Each line of the material must be returned exactly.

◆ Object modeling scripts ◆
>> START

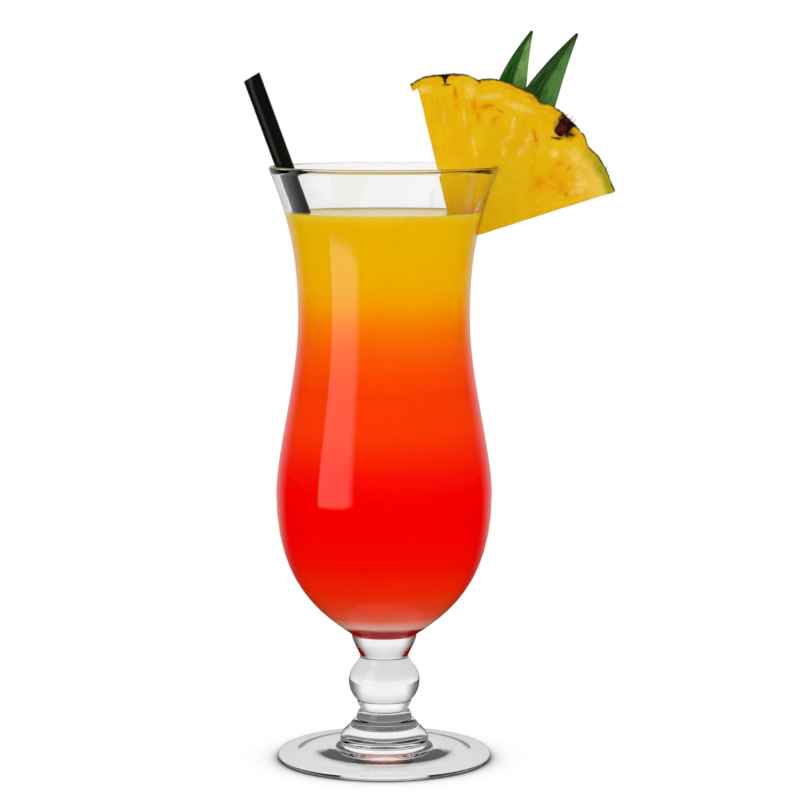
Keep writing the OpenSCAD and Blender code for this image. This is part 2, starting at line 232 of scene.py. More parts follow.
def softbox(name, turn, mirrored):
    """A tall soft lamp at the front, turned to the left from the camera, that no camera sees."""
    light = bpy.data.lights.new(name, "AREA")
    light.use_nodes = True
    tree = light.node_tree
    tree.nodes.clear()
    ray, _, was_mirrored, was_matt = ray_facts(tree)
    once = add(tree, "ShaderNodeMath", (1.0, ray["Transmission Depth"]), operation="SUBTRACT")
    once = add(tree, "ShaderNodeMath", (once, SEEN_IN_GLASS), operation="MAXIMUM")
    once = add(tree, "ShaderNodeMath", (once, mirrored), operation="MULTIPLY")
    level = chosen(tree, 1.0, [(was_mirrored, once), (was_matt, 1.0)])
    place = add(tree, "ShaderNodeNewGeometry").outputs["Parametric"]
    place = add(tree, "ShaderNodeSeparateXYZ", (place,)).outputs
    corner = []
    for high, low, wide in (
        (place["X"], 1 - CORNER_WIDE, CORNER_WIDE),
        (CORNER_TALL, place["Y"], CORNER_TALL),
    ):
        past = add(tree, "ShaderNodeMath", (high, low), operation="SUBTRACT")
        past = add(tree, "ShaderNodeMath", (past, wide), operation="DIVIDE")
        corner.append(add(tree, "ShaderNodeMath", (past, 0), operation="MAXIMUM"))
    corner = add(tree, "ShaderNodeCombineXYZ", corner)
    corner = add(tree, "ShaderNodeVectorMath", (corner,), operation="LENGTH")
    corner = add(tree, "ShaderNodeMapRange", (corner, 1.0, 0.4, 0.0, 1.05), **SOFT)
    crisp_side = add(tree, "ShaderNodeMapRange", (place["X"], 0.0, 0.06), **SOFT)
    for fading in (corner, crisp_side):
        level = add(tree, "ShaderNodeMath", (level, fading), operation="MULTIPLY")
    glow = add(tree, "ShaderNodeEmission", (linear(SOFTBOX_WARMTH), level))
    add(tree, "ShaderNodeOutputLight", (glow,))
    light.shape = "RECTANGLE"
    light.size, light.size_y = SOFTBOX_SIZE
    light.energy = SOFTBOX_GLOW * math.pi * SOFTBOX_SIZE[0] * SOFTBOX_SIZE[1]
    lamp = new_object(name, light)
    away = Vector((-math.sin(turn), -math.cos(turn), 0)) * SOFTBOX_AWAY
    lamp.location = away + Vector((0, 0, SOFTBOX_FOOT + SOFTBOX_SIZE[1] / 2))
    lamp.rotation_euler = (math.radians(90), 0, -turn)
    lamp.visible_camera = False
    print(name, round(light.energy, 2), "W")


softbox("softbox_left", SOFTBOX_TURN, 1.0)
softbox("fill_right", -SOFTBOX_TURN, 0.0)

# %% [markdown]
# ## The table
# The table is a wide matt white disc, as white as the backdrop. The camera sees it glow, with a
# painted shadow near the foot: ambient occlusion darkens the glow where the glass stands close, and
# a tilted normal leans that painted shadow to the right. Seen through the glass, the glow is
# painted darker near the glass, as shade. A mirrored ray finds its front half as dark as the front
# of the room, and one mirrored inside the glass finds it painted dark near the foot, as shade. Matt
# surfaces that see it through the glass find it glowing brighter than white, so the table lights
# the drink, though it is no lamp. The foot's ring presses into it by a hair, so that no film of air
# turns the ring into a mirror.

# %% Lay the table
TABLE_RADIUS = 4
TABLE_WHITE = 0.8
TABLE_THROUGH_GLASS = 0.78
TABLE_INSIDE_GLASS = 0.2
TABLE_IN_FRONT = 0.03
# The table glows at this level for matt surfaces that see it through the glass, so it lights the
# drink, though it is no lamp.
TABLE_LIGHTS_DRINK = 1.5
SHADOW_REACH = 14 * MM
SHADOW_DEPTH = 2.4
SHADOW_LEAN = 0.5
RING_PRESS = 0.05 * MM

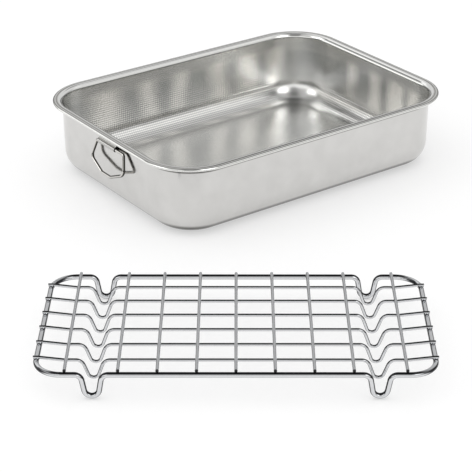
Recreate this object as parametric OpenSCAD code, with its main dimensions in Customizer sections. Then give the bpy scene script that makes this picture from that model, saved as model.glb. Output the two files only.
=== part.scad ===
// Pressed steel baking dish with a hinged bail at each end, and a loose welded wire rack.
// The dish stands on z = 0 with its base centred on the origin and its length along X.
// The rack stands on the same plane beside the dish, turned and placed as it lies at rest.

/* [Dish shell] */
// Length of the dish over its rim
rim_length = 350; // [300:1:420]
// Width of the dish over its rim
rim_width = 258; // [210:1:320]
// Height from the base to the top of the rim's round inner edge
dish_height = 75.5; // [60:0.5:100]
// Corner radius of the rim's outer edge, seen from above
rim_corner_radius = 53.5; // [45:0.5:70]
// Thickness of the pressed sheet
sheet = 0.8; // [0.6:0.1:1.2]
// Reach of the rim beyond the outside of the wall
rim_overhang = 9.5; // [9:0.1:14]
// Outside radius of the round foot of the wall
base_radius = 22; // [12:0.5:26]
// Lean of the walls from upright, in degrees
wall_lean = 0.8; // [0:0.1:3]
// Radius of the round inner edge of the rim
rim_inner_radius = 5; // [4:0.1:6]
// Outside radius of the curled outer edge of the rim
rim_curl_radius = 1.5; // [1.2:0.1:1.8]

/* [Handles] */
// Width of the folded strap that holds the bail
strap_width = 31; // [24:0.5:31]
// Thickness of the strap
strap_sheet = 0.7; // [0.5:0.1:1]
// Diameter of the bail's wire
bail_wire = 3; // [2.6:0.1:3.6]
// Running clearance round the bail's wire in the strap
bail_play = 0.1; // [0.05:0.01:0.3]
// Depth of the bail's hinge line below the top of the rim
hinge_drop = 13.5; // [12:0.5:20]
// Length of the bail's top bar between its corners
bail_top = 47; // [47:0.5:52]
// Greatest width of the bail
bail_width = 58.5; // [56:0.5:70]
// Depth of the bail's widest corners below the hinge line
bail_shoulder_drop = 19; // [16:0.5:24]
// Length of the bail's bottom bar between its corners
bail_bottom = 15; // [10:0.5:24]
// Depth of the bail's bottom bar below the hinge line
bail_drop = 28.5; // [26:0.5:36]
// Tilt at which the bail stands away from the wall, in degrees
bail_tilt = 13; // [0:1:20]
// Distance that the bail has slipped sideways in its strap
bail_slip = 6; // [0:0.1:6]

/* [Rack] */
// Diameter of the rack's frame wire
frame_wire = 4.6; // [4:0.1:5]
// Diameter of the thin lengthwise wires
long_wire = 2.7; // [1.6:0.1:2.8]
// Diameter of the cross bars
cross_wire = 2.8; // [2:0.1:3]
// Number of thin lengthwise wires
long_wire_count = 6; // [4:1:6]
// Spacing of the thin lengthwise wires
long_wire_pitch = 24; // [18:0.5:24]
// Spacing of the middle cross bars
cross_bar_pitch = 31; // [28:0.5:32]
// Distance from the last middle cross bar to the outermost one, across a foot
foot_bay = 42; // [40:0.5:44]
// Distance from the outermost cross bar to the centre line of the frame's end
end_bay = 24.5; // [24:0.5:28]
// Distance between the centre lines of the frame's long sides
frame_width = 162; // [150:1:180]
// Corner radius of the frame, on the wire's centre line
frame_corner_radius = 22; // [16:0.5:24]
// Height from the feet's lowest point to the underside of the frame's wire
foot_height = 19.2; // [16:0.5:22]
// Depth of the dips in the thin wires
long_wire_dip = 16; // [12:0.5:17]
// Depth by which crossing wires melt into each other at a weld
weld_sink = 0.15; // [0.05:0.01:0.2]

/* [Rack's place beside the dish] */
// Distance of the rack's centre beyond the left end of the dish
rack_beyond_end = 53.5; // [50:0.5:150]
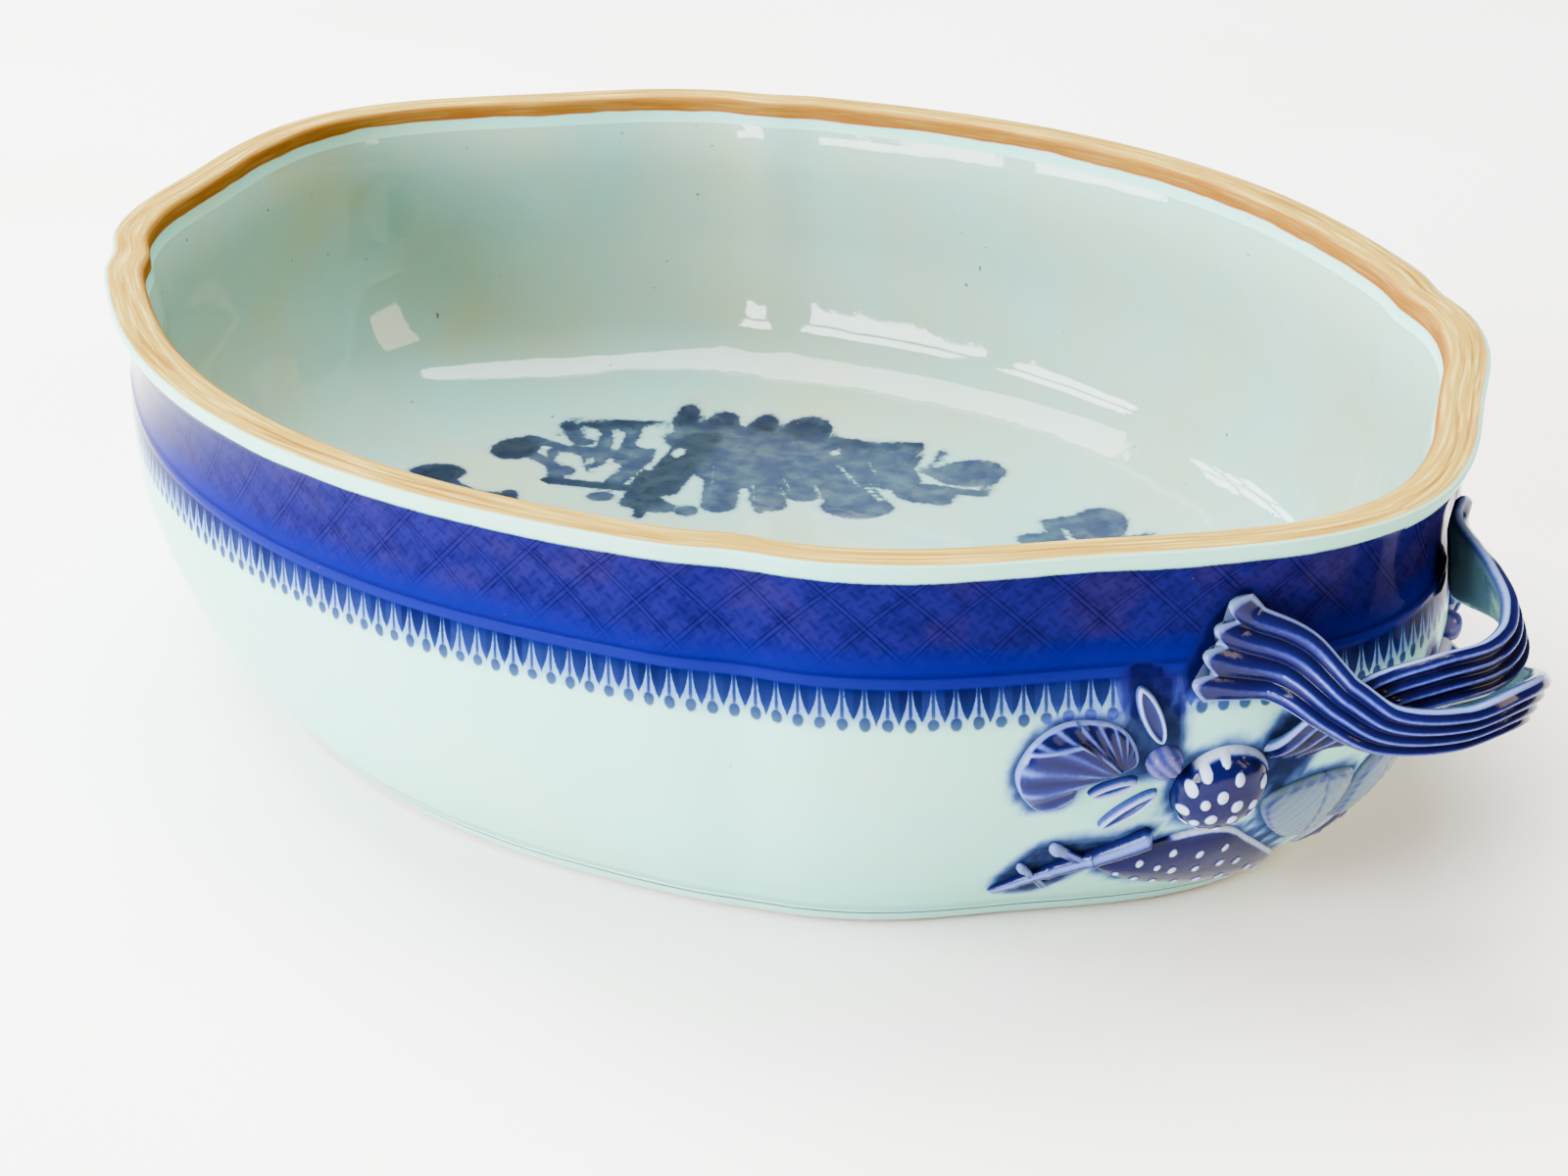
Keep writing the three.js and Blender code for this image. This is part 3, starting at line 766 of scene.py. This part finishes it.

>> END

◆ Answer in full ◆
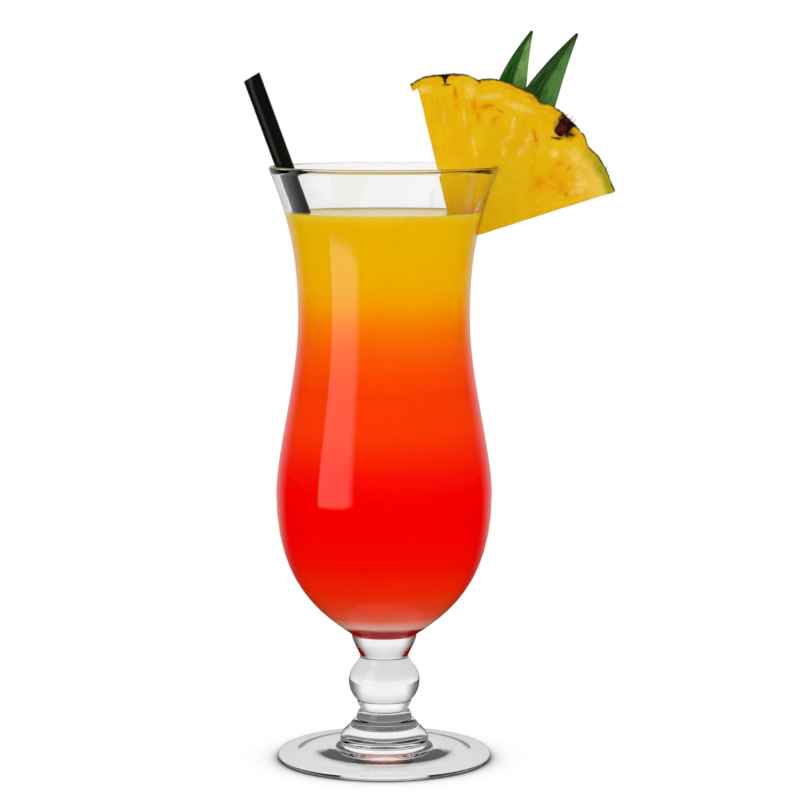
Keep writing the OpenSCAD and Blender code for this image. This is part 2, starting at line 232 of scene.py. More parts follow.
def softbox(name, turn, mirrored):
    """A tall soft lamp at the front, turned to the left from the camera, that no camera sees."""
    light = bpy.data.lights.new(name, "AREA")
    light.use_nodes = True
    tree = light.node_tree
    tree.nodes.clear()
    ray, _, was_mirrored, was_matt = ray_facts(tree)
    once = add(tree, "ShaderNodeMath", (1.0, ray["Transmission Depth"]), operation="SUBTRACT")
    once = add(tree, "ShaderNodeMath", (once, SEEN_IN_GLASS), operation="MAXIMUM")
    once = add(tree, "ShaderNodeMath", (once, mirrored), operation="MULTIPLY")
    level = chosen(tree, 1.0, [(was_mirrored, once), (was_matt, 1.0)])
    place = add(tree, "ShaderNodeNewGeometry").outputs["Parametric"]
    place = add(tree, "ShaderNodeSeparateXYZ", (place,)).outputs
    corner = []
    for high, low, wide in (
        (place["X"], 1 - CORNER_WIDE, CORNER_WIDE),
        (CORNER_TALL, place["Y"], CORNER_TALL),
    ):
        past = add(tree, "ShaderNodeMath", (high, low), operation="SUBTRACT")
        past = add(tree, "ShaderNodeMath", (past, wide), operation="DIVIDE")
        corner.append(add(tree, "ShaderNodeMath", (past, 0), operation="MAXIMUM"))
    corner = add(tree, "ShaderNodeCombineXYZ", corner)
    corner = add(tree, "ShaderNodeVectorMath", (corner,), operation="LENGTH")
    corner = add(tree, "ShaderNodeMapRange", (corner, 1.0, 0.4, 0.0, 1.05), **SOFT)
    crisp_side = add(tree, "ShaderNodeMapRange", (place["X"], 0.0, 0.06), **SOFT)
    for fading in (corner, crisp_side):
        level = add(tree, "ShaderNodeMath", (level, fading), operation="MULTIPLY")
    glow = add(tree, "ShaderNodeEmission", (linear(SOFTBOX_WARMTH), level))
    add(tree, "ShaderNodeOutputLight", (glow,))
    light.shape = "RECTANGLE"
    light.size, light.size_y = SOFTBOX_SIZE
    light.energy = SOFTBOX_GLOW * math.pi * SOFTBOX_SIZE[0] * SOFTBOX_SIZE[1]
    lamp = new_object(name, light)
    away = Vector((-math.sin(turn), -math.cos(turn), 0)) * SOFTBOX_AWAY
    lamp.location = away + Vector((0, 0, SOFTBOX_FOOT + SOFTBOX_SIZE[1] / 2))
    lamp.rotation_euler = (math.radians(90), 0, -turn)
    lamp.visible_camera = False
    print(name, round(light.energy, 2), "W")


softbox("softbox_left", SOFTBOX_TURN, 1.0)
softbox("fill_right", -SOFTBOX_TURN, 0.0)

# %% [markdown]
# ## The table
# The table is a wide matt white disc, as white as the backdrop. The camera sees it glow, with a
# painted shadow near the foot: ambient occlusion darkens the glow where the glass stands close, and
# a tilted normal leans that painted shadow to the right. Seen through the glass, the glow is
# painted darker near the glass, as shade. A mirrored ray finds its front half as dark as the front
# of the room, and one mirrored inside the glass finds it painted dark near the foot, as shade. Matt
# surfaces that see it through the glass find it glowing brighter than white, so the table lights
# the drink, though it is no lamp. The foot's ring presses into it by a hair, so that no film of air
# turns the ring into a mirror.

# %% Lay the table
TABLE_RADIUS = 4
TABLE_WHITE = 0.8
TABLE_THROUGH_GLASS = 0.78
TABLE_INSIDE_GLASS = 0.2
TABLE_IN_FRONT = 0.03
# The table glows at this level for matt surfaces that see it through the glass, so it lights the
# drink, though it is no lamp.
TABLE_LIGHTS_DRINK = 1.5
SHADOW_REACH = 14 * MM
SHADOW_DEPTH = 2.4
SHADOW_LEAN = 0.5
RING_PRESS = 0.05 * MM

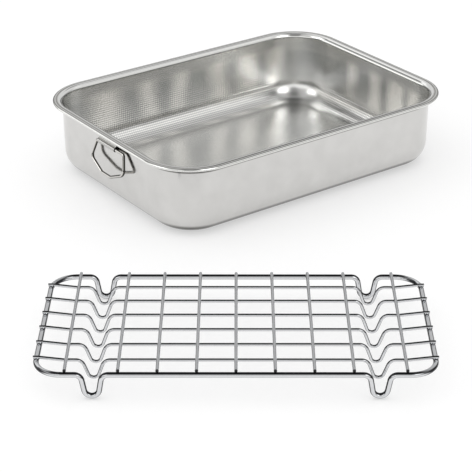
Recreate this object as parametric OpenSCAD code, with its main dimensions in Customizer sections. Then give the bpy scene script that makes this picture from that model, saved as model.glb. Output the two files only.
=== part.scad ===
// Pressed steel baking dish with a hinged bail at each end, and a loose welded wire rack.
// The dish stands on z = 0 with its base centred on the origin and its length along X.
// The rack stands on the same plane beside the dish, turned and placed as it lies at rest.

/* [Dish shell] */
// Length of the dish over its rim
rim_length = 350; // [300:1:420]
// Width of the dish over its rim
rim_width = 258; // [210:1:320]
// Height from the base to the top of the rim's round inner edge
dish_height = 75.5; // [60:0.5:100]
// Corner radius of the rim's outer edge, seen from above
rim_corner_radius = 53.5; // [45:0.5:70]
// Thickness of the pressed sheet
sheet = 0.8; // [0.6:0.1:1.2]
// Reach of the rim beyond the outside of the wall
rim_overhang = 9.5; // [9:0.1:14]
// Outside radius of the round foot of the wall
base_radius = 22; // [12:0.5:26]
// Lean of the walls from upright, in degrees
wall_lean = 0.8; // [0:0.1:3]
// Radius of the round inner edge of the rim
rim_inner_radius = 5; // [4:0.1:6]
// Outside radius of the curled outer edge of the rim
rim_curl_radius = 1.5; // [1.2:0.1:1.8]

/* [Handles] */
// Width of the folded strap that holds the bail
strap_width = 31; // [24:0.5:31]
// Thickness of the strap
strap_sheet = 0.7; // [0.5:0.1:1]
// Diameter of the bail's wire
bail_wire = 3; // [2.6:0.1:3.6]
// Running clearance round the bail's wire in the strap
bail_play = 0.1; // [0.05:0.01:0.3]
// Depth of the bail's hinge line below the top of the rim
hinge_drop = 13.5; // [12:0.5:20]
// Length of the bail's top bar between its corners
bail_top = 47; // [47:0.5:52]
// Greatest width of the bail
bail_width = 58.5; // [56:0.5:70]
// Depth of the bail's widest corners below the hinge line
bail_shoulder_drop = 19; // [16:0.5:24]
// Length of the bail's bottom bar between its corners
bail_bottom = 15; // [10:0.5:24]
// Depth of the bail's bottom bar below the hinge line
bail_drop = 28.5; // [26:0.5:36]
// Tilt at which the bail stands away from the wall, in degrees
bail_tilt = 13; // [0:1:20]
// Distance that the bail has slipped sideways in its strap
bail_slip = 6; // [0:0.1:6]

/* [Rack] */
// Diameter of the rack's frame wire
frame_wire = 4.6; // [4:0.1:5]
// Diameter of the thin lengthwise wires
long_wire = 2.7; // [1.6:0.1:2.8]
// Diameter of the cross bars
cross_wire = 2.8; // [2:0.1:3]
// Number of thin lengthwise wires
long_wire_count = 6; // [4:1:6]
// Spacing of the thin lengthwise wires
long_wire_pitch = 24; // [18:0.5:24]
// Spacing of the middle cross bars
cross_bar_pitch = 31; // [28:0.5:32]
// Distance from the last middle cross bar to the outermost one, across a foot
foot_bay = 42; // [40:0.5:44]
// Distance from the outermost cross bar to the centre line of the frame's end
end_bay = 24.5; // [24:0.5:28]
// Distance between the centre lines of the frame's long sides
frame_width = 162; // [150:1:180]
// Corner radius of the frame, on the wire's centre line
frame_corner_radius = 22; // [16:0.5:24]
// Height from the feet's lowest point to the underside of the frame's wire
foot_height = 19.2; // [16:0.5:22]
// Depth of the dips in the thin wires
long_wire_dip = 16; // [12:0.5:17]
// Depth by which crossing wires melt into each other at a weld
weld_sink = 0.15; // [0.05:0.01:0.2]

/* [Rack's place beside the dish] */
// Distance of the rack's centre beyond the left end of the dish
rack_beyond_end = 53.5; // [50:0.5:150]
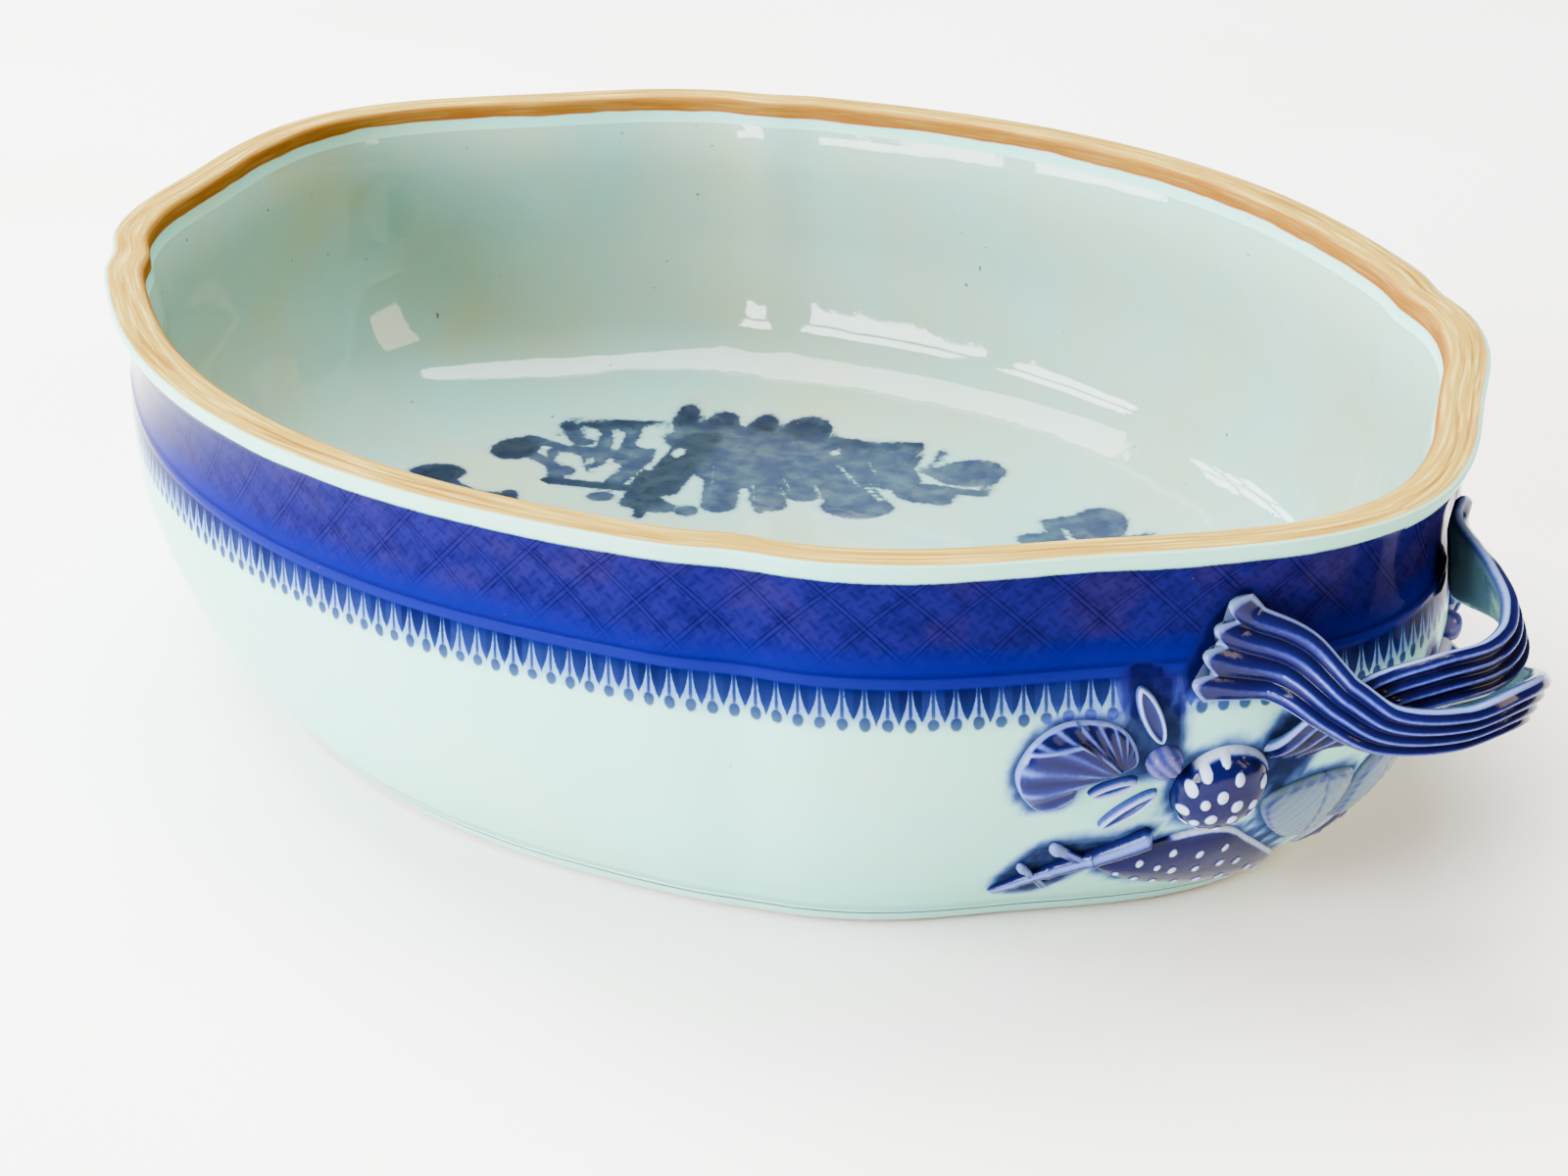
Keep writing the three.js and Blender code for this image. This is part 3, starting at line 766 of scene.py. This part finishes it.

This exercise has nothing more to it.